While very different books by two very different writers (neither of whom has been a visual artist BTW), the female protagonist in each is devoted to her art making but has been unsuccessful in her career. Whether that lack of success is fair or unfair is less to the point of either book; more apropos is that both women have been deeply wounded—perhaps one might even say maimed—by their invisibility in a profession that has become as fickle, youth-centered and image conscious as Hollywood, a world where money and connections matter infinitely more than the once sought after qualities of talent, commitment and vision. As a result, both of these artists are full of rage. The anger in both of these books just seethes out of the pages, like oil from an unwieldy container.

For those of us—and that “us” is legion—who operate below the radar screen of auction houses and blue chip pricing, rage that enormous is not unfamiliar. The old line about the fate of the elderly—you can either be crazy or bitter, pick one—applies to aging artists as well. I have never doubted which one I prefer.

While female and minority artists have been discriminated against in every previous era and mostly overlooked, an artist’s rage at feeling invisible is gender and race blind. In my conversations with artist friends from my days in New York City in the 1970s—practicing artists who are now entering their 6th, 7th and 8th decades of life—this is a topic that invariably comes up. Some say they are, like the graciously non-game playing artist Ken Price, reconciled to living their lives out without visibility and accolades. But others struggle more openly with feeling bitter, and they believe those who don’t acknowledge the same are just masters of denial. Underneath all that talk of not caring they say, every artist harbors a deep hunger to be seen and acknowledged.

It is not my place to dissect the artist’s secret self, but I do believe our era’s particular obsession with visibility is in fact a disability for many who need quiet, solitude, focus and isolation to make their art and do their work. In this high connectivity world, it requires an explicit and concerted effort to carve out that private cave time, to keep the channels that are feeding our process free of noise and clutter. The rest is, in my opinion, a secondary concern.

But saying doesn’t make it so. Our world is our world, and its values are ambient. Thankfully there are heroes like Ken Price. I take pleasure in reading this quote from Dave Hickey‘s essay in Ken Price Sculpture: A Retrospective, Price’s posthumous show catalog:

There are, of course, actual downsides to working small, strange and far away, up in the high country outside of Taos, but Price has kept his own counsel on these. He tells his friends that he thinks of his time on earth in the studio as a gift, so why ask for more?… “Kenny is very pure,” Billy [Al Bengston] says, “and very stubborn, a poet and a philosopher. He doesn’t care about fame or money.”

7 Replies to “The Disability of Visibility”

  1. Wonderful post and provides me additional context for thinking about my own maddening & unfulfilled need to have my writing recognized.

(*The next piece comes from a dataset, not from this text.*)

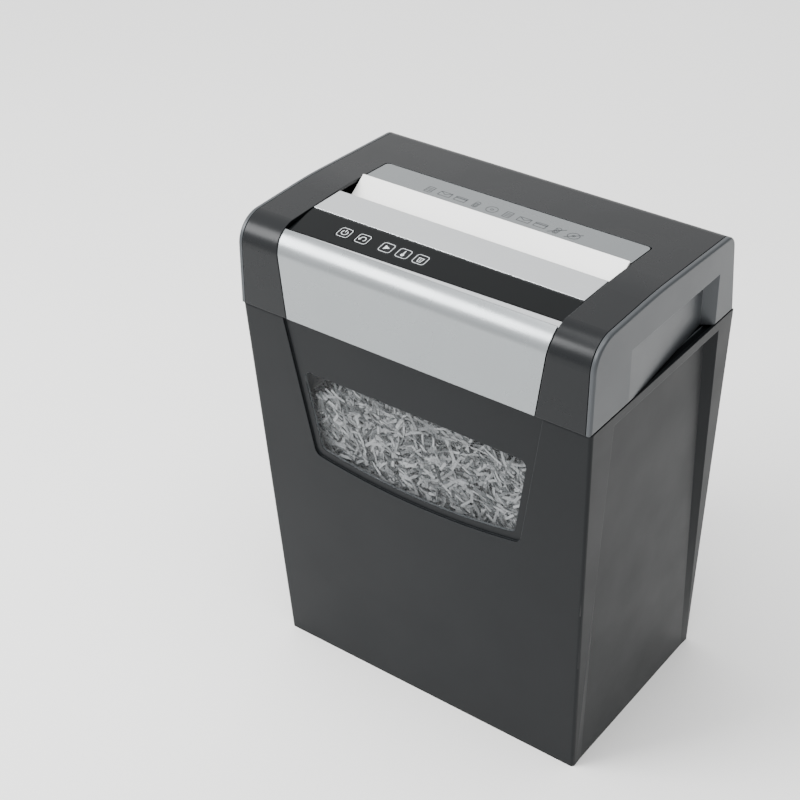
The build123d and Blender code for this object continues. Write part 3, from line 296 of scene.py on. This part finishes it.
def acetal():
    # natural acetal: milky white gear stock, waxy and slightly see-through
    material, tree, shader, place = finishMaterial(
        {"colour": "#E9E6DA", "edge": "#F6F4EC", "edgeWidth": 0.4, "highlightAmount": 0.3, "mottle": 15,
         "mottleDepth": 0.03, "gloss": (0.32, 0.4), "patch": 10, "grain": 1.0, "grainDepth": 0.015,
         "ior": 1.48}, "natural acetal")
    shader.inputs["Subsurface Weight"].default_value = 0.15
    shader.inputs["Subsurface Radius"].default_value = (0.003, 0.0025, 0.002)
    shader.inputs["Subsurface Scale"].default_value = 0.5
    return material


def paintedCan():
    # baked enamel on the motor's steel can: a slight orange peel
    settings = {"colour": "#4A4E52", "edge": "#8A8E92", "edgeWidth": 0.4, "highlightAmount": 0.4, "mottle": 25,
                "mottleDepth": 0.05, "gloss": (0.3, 0.4), "patch": 12, "grain": 2.5, "grainDepth": 0.05,
                "metallic": 0.3, "ior": 1.5}
    return finishMaterial(settings, "baked enamel")[0]


def solderMask():
    # green lacquer over copper tracks: the tracks show as paler lines under it
    material, tree, shader, place = finishMaterial(
        {"colour": "#0E4A2C", "edge": "#B9A56A", "edgeWidth": 0.3, "highlightAmount": 0.5, "mottle": 20,
         "mottleDepth": 0.08, "gloss": (0.25, 0.35), "patch": 10, "grain": 1.2, "grainDepth": 0.01,
         "ior": 1.55}, "solder mask on copper")
    tracks = {"Scale": perMm(12), "Mortar Size": 0.05, "Color1": toLinear("#0E4A2C"),
              "Color2": toLinear("#11552F"), "Mortar": toLinear("#2F7A4E")}
    brick = addNode(tree, "ShaderNodeTexBrick", tracks, {"Vector": place})
    tree.links.new(brick.outputs["Color"], shader.inputs["Base Color"])
    return material


def epoxyParts():
    # moulded epoxy and phenolic: the black bodies of switches, relay and capacitors
    settings = {"colour": "#17181B", "edge": "#3F4246", "edgeWidth": 0.4, "highlightAmount": 0.4, "mottle": 8,
                "mottleDepth": 0.1, "gloss": (0.3, 0.42), "patch": 6, "grain": 0.8, "grainDepth": 0.02,
                "ior": 1.55}
    return finishMaterial(settings, "moulded epoxy")[0]


def clearDome():
    # clear epoxy of a small lamp, unlit: water-white, with a painted highlight on the rim
    material, tree, shader, place = finishMaterial(
        {"colour": "#E6EEE9", "edge": "#FFFFFF", "edgeWidth": 0.3, "highlightAmount": 0.3, "mottle": 4,
         "mottleDepth": 0.03, "gloss": (0.05, 0.1), "patch": 4, "grain": 1.0, "grainDepth": 0.005,
         "ior": 1.52}, "clear epoxy")
    shader.inputs["Transmission Weight"].default_value = 0.6
    return material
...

    1. deborahbarlow says:

      It’s a question I think every maker/creator must answer. My way of reconciling those issues feels personally crafted, customized for my particular outlook and point of view. I daresay I am no expert! I do think we all have to find an approach that feels like a fit.

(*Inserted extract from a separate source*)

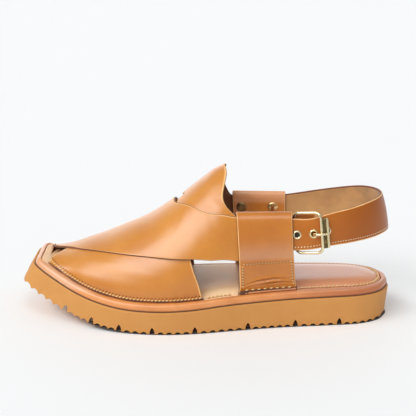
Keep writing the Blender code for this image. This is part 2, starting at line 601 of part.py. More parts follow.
def make_buckle(frame_look, leather_look):
    # The wire frame leans across the strap: its hinge bar lies under it, its far bar over it.
    place = strap_frame(0) @ Matrix.Rotation(BUCKLE_TURN, 4, "Z")
    left, right = FRAME_FRONT + WIRE, FRAME_REAR - WIRE
    half = FRAME_TALL / 2 - WIRE
    corners = ((left, -half, 180), (right, -half, 270), (right, half, 0), (left, half, 90))
    path = []
    for x, y, start in corners:
        centre_x = x + (FRAME_CORNER if x < 0 else -FRAME_CORNER)
        centre_y = y + (FRAME_CORNER if y < 0 else -FRAME_CORNER)
        for angle in np.radians(start + np.linspace(0, 90, 5)):
            path.append((centre_x + FRAME_CORNER * math.cos(angle), centre_y + FRAME_CORNER * math.sin(angle)))
    path = np.array(path)
    lean = -HINGE_DEPTH + (BAR_LIFT + HINGE_DEPTH) * (path[:, 0] - left) / (right - left)
    route = np.column_stack((path[:, 0], path[:, 1] + FRAME_LIFT, lean))
    frame = add("buckle_frame", *rod(route, WIRE, 8, closed=True), frame_look, place)
    front, rear, tall, low, high = PLATE
    bar = [np.array([(x, y + FRAME_LIFT - 0.5, z) for x, z in ((front, low), (rear, low), (rear, high - 0.5),
                                                         (rear - 0.5, high), (front + 0.3, high), (front, high - 0.3))])
           for y in (-tall / 2, tall / 2)]
    combine(frame, add("bar_plate", *prism(bar), None, place), "UNION")

    # Prong: an eye round the hinge bar, a shank under the strap, up through the middle eyelet.
    shank = ((left + 1.9, 0, -4.3), (-4, 0, -4.1), (0, 0, -3.65), (1.5, 0, -2.2), (2.4, 0, 0.6),
             (3.1, 0, 3.2), (4.8, 0, 5.35), (7.7, 0, 5.95), (9.8, 0, 5.75), (11.6, 0, 5.4))
    prong = add("buckle_prong", *rod(spline(shank, 2), PRONG, 6), frame_look, place)
    combine(prong, add("prong_eye", *turned([(BORE, -PRONG), (EYE, -PRONG), (EYE, PRONG), (BORE, PRONG)], 14),
                       None, place @ Matrix.Translation(Vector((left, 0, -HINGE_DEPTH)) * MM)
                       @ Matrix.Rotation(math.radians(90), 4, "X")), "UNION")

    # Tab: a doubled tail inside the loop, a fold round the hinge bar and a flap behind the strap.
    flap = (-HINGE_DEPTH - ROLL, -HINGE_DEPTH - BORE)
    fold = [(left + ROLL * math.cos(a), -HINGE_DEPTH + ROLL * math.sin(a))
            for a in np.radians(np.linspace(-25, 155, 10))]
    shape = ([(-26, -4.3), (left - ROLL * 0.9, -HINGE_DEPTH - 0.1), (left - ROLL * 0.4, flap[0] + 0.25),
              (left, flap[0]), (4.2, flap[0]), (4.2, flap[1]), (left + ROLL + 0.4, flap[1])] + fold + [(-26, -3.2)])
    sections = [np.array([(x, y, z) for x, z in shape]) for y in (-11.0, 14.8)]
    tab = add("buckle_tab", *prism(sections), leather_look, place)
    bar_way = place @ Matrix.Translation(Vector((left, 0, -HINGE_DEPTH)) * MM) @ Matrix.Rotation(math.radians(90), 4, "X")
    combine(tab, cylinder("hinge_bore", BORE, -25, 25, 14, bar_way), "DIFFERENCE")
    # The fold is cut away for the prong in the middle and for the frame's round corners above and
    # below, where the tail narrows too, to lie inside the loop.
    straight = half - FRAME_CORNER - GAP
    above, below = FRAME_LIFT + straight, FRAME_LIFT - straight
    fold_front, fold_rear, skim = left - ROLL - 0.7, left + ROLL + 2.2, flap[1] + 0.02
    ways = ((fold_front, fold_rear, -PRONG - GAP, PRONG + GAP, -9.0),
            (fold_front - 0.5, fold_rear, above, 18, skim), (fold_front - 0.5, fold_rear, -18, below, skim),
            (-40, left - 0.8, above, 18, -9.0), (-40, left - 0.8, -18, below, -9.0))
    for k, (front, rear, bottom, top, low) in enumerate(ways):
        way = [np.array(((front, y, low), (rear, y, low), (rear, y, 0), (front, y, 0)))
               for y in (bottom, top)]
        combine(tab, add(f"tab_way_{k}", *prism(way), None, place), "DIFFERENCE")
    return frame, prong, tab


def rivet_frame(x, z):
    # Local frame on the inner loop: Z points away from the foot.
    girth = girth_at(x, z, 1)
    here = last_point(x, girth, 0.0)
    out = Vector(last_point(x, girth, 5.0) - here).normalized()
    along = Vector((1, 0, 0))
    up = out.cross(along).normalized()
    along = up.cross(out)
    turn = Matrix((along, up, out)).transposed().to_4x4()
    turn.translation = Vector(here) * MM
    return turn


def make_rivet(name, turn, skin, lining, look):
    # Capped rivet through the whole loop, a domed head on each face.
    low, high = lining - 0.15, skin + 0.15
    profile = ((0, low - RIVET_DOME), (RIVET_HEAD * 0.7, low - RIVET_DOME * 0.75), (RIVET_HEAD, low - 0.2),
               (RIVET_HEAD, low), (RIVET_SHANK, low), (RIVET_SHANK, high), (RIVET_HEAD, high),
               (RIVET_HEAD, high + 0.2), (RIVET_HEAD * 0.7, high + RIVET_DOME * 0.75), (0, high + RIVET_DOME))
    return add(name, *turned(profile, 12), look, turn)


def build():
    for old in list(bpy.data.objects):
        bpy.data.objects.remove(old, do_unlink=True)
    tan = material("tan leather", (0.56, 0.19, 0.024), 0.35)
    saddle = material("saddle brown leather", (0.33, 0.09, 0.012), 0.4)
    footbed = material("footbed leather", (0.68, 0.33, 0.13), 0.5)
    rim = material("rim leather", (0.69, 0.25, 0.07), 0.45)
    rubber = material("honey rubber", (0.6, 0.3, 0.07), 0.7)
    brass = material("polished brass", (0.8, 0.68, 0.4), 0.2, 1.0)

    pieces = [make_outsole(rubber), make_midsole(rim), make_insole(footbed)]
    upper = make_upper(tan)
    outer_loop = make_loop("loop_lateral", -1, 7.4, -4.35, 50, LOOP_RISE, LOOP_FRONT, LOOP_REAR, tan)
    inner_skin, inner_lining = 5.7, -2.3
    inner_loop = make_loop("loop_medial", 1, inner_skin, inner_lining, 46, LOOP_RISE - 0.7, LOOP_FRONT - 1.2,
                           LOOP_REAR - 0.8, saddle)
    pieces += [upper, outer_loop, inner_loop]

    holes = [cylinder(name + "_hole", EYELET_BARREL + GAP + 0.05, -5, 5, 12, strap_frame(run))
             for name, run in EYELET_RUNS.items()]
    rivets = {"rivet_front": rivet_frame(28.3, 78.3), "rivet_rear": rivet_frame(54.3, 78.6)}
    for name, turn in rivets.items():
        hole = cylinder(name + "_hole", RIVET_SHANK + GAP + 0.05, -12, 14, 12, turn)
        combine(inner_loop, hole, "DIFFERENCE")
        if name == "rivet_rear":
            holes.append(hole)
        else:
            combine(upper, hole, "DIFFERENCE")
        pieces.append(make_rivet(name, turn, inner_skin, inner_lining, brass))
    pieces.append(make_heel_strap(saddle, holes))
    pieces += [make_eyelet(name, run, brass) for name, run in EYELET_RUNS.items()]
    pieces += make_buckle(brass, saddle)

    # Carry the shoe to the middle of its own box, on the floor.
    graph = bpy.context.evaluated_depsgraph_get()
    graph.update()
    corners = [piece.evaluated_get(graph).matrix_world @ Vector(c)
               for piece in pieces for c in piece.evaluated_get(graph).bound_box]
    low = Vector([min(c[k] for c in corners) for k in range(3)])
    high = Vector([max(c[k] for c in corners) for k in range(3)])
    carrier = bpy.data.objects.new("shoe_frame", None)
    bpy.context.scene.collection.objects.link(carrier)
    for thing in list(bpy.data.objects):
        if thing is not carrier:
            thing.parent = carrier
    carrier.location = (-(low.x + high.x) / 2, -(low.y + high.y) / 2, -low.z)


build()
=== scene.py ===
# Kaptan chappal, left shoe: smooth leather, thread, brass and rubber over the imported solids.
# Shapes are in millimetres in the shoe's own frame (toe to -X, little-toe side to -Y, floor at
# z = 0) and are carried to the frame, in metres, when they become meshes.
import bpy
import math
import numpy as np
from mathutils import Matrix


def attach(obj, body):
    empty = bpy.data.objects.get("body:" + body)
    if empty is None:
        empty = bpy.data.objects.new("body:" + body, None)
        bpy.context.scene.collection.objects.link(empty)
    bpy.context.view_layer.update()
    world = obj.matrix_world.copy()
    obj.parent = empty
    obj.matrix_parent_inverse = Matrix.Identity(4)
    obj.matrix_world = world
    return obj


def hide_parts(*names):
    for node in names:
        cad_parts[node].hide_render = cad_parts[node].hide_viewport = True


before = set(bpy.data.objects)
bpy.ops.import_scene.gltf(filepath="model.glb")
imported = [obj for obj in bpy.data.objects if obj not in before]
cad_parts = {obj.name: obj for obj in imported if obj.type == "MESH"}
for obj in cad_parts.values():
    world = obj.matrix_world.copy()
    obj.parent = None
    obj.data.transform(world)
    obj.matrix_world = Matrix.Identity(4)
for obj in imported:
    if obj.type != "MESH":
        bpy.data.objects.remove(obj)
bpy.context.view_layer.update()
print("frame:", len(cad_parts), "nodes")

mm = 0.001
shoeShift = np.array((1.798, 5.25, 0.0))    # from the shoe's own frame to the frame, in mm

# The shoe's own sizes.
sole = {
    "toeSpring": 27.0, "springStart": -38.0, "springReach": 112.0, "springPower": 2.5,
    "rimHeight": 6.0, "recess": 3.0, "slotInset": 7.2, "gap": 0.3, "leather": 2.0,
    "normalInset": 5.0, "middleLine": (-112.0, 108.0), "sideSteps": 12,
}
panelInset = sole["slotInset"] + sole["gap"] + sole["leather"]
seatHeight = sole["recess"] + sole["gap"]

outlineTable = {    # rubber, from above, round from the toe by the outer side and the heel
    "x": (-151.5, -151.5, -149.5, -142, -130, -110, -90, -65, -35, -8, 25, 60, 99, 122, 138, 146,
          147.3, 146, 138, 122, 99, 60, 25, -8, -35, -65, -95, -125, -144, -150, -151.5),
    "y": (12, -4, -11.5, -18.8, -27, -39.8, -49.5, -57.3, -60.5, -58.2, -51, -44.5, -40, -36.2, -27, -13,
          -4, 5, 18.5, 28, 32, 34.5, 37, 41.5, 46.5, 50, 48.5, 44, 40.8, 35, 27),
}
rubberTable = {     # thickness between tread and leather rim
    "x":     (-152, -128, -95, -40, -15, 10, 45, 80, 148),
    "thick": (17, 18.2, 18.5, 18.4, 19.1, 20.9, 22.3, 23.3, 24.1),
}
lastTable = {       # sections of the last: ridge height and place, and swell of each side
    "x":       (-143, -128, -112, -95, -78, -60, -45, -27, -12, 2, 14, 45, 72),
    "ridge":   (24.5, 35.5, 47, 56, 64, 71.3, 77.5, 88, 100.8, 111.8, 119.5, 119.5, 119.5),
    "middle":  (12, 11.2, 10, 9, 7.5, 6, 4.5, 2.5, 1, 0.5, 0, 0, 0),
    "outer":   (0, 0.5, 1, 1.5, 2, 2, 2, 2, 2, 2, 2, 4.5, 7),
    "inner":   (0, 0.5, 1, 1.5, 2, 2.5, 3, 4, 6, 9, 12, 12, 12),
}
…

  2. This is from Beth Cioffoletti’s blog “louie louie” and was posted yesterday on the 100th anniversary of Thomas Merton’s birth. It, too, argues for invisibility.

    the empty boat (wu wei)

    “Who can free himself from achievement
    And from fame, descend and be lost
    Amid the masses of men?
    He will flow like Tao, unseen,
    He will go about like Life itself
    With no name and no home.
    Simple is he, without distinction.
    To all appearances he is a fool.
    His steps leave no trace. He has no power.
    He achieves nothing, has no reputation.
    Since he judges no one
    No one judges him.
    Such is the perfect man:
    His boat is empty.”
    ― Thomas Merton, The Way of Chuang Tzu

  3. Deresiewicz has a good point about our culture opposing anonymity, that apparently values celebrity more than innovation or a number of other classic values. We underrate the value of boredom; next, we underrate the value of solitude. (I, too, teach students who cannot write a paper while alone, who need to be interacting with someone or something while writing or studying).

    Do we also fail to recognize good work that doesn’t reach celebrity status? Of course. Many of my writing colleagues feel the rage depicted in the characters in those novels. Passionate people (people passionate about their art) tend to desire acknowledgment at very least– distinction of some kind, recognition.

    Even poets, who (alas) ought to know better by now. (Ha!)

    For the record, I’m a big fan of both solitude and boredom.

  4. Thanks for posting Deborah. I can certainly relate to what you’ve written, which makes me think of works that go deep, like those of Cezanne, or Morandi, which are imbued with the artists’ curiosity, and the posing and answering of painterly questions in solitude.

    very best,
    Val

  5. This quote occurs to me: (From Vita Sackville-West’s novel “All Passion Spent”

    Achievement was good, but the spirit was better. To reckon by achievements was to make a concession to the prevailing system of the world. . .

  6. I’m thinking about ‘recognition’ in terms of seeing and acknowledging something known. I don’t remember whose idea it was but its one of life’s most human pleasures to be and feel known. Surely self expression is an effort to make ones self known. To others, and to self. On some level then lack of recognition is a loss of that joy.

    Still, the work itself can be a joy and a refuge. It can help us to know the world and ourselves, to see that we are the world and it is us. But that joy! Once you feel it you want to share it! But not everyone will see it feel as I do, especially if the work doesn’t embody what was felt during its creation.